The Setup From Here: Not Broken, But No Longer Clean
This is not yet a broken environment. But it is no longer the clean, synchronized expansion we entered the year with.
Instead, we are in a transition phase, a pause, a crossroads…
Where:
- Growth is still present, but increasingly fragile
- Inflation is no longer reliably falling but spiking higher
- Valuation is adjusting to reflect this rising uncertainty
The Market is recalibrating in real time. We took action and recalibrated right before it did. We followed our process and shifted as the facts changed. We moved to a more defensive posture by raising cash, exiting some cyclical positions, and using hedges where appropriate.

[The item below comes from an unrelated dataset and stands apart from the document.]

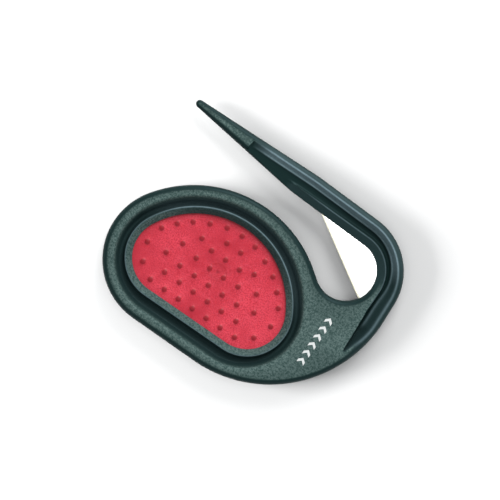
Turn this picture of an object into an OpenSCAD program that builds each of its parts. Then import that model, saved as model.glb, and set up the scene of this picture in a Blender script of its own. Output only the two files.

As a result, we are holding up well in a market that is actively repricing risk.
The path forward is highly conditional. That’s okay. We’ve been here before. Markets are never one thing, and right now the number of variables has increased meaningfully: Oil, rates, credit, and growth are all moving at once.
To the casual observer, it can feel chaotic. To us, it’s a process-driven environment.
Our investment framework is built for moments like this. We incorporate inputs that account for uncertainty and adapt dynamically as new data comes in. Risk management is not a buzzword; it is embedded firmly in our investment process.
When the inputs shift, we act. That was the case in early March, and it will continue to be the case going forward.
Sometimes protecting capital is more important than growing it. In environments like this, discipline, not prediction, can have a very meaningful edge.
If the Market can gain clarity on energy prices and geopolitical risk, it can stabilize, reprice, and resume a more constructive growth trajectory.
If not, this environment becomes one where multiple compression continues, growth expectations drift lower, and risk assets likely face sustained pressure.
That’s the difference between a pause and a regime shift.
We are watching ever so closely.
Have a nice weekend. The markets and our office will be closed on Friday. We’ll be back, dark and early on Monday.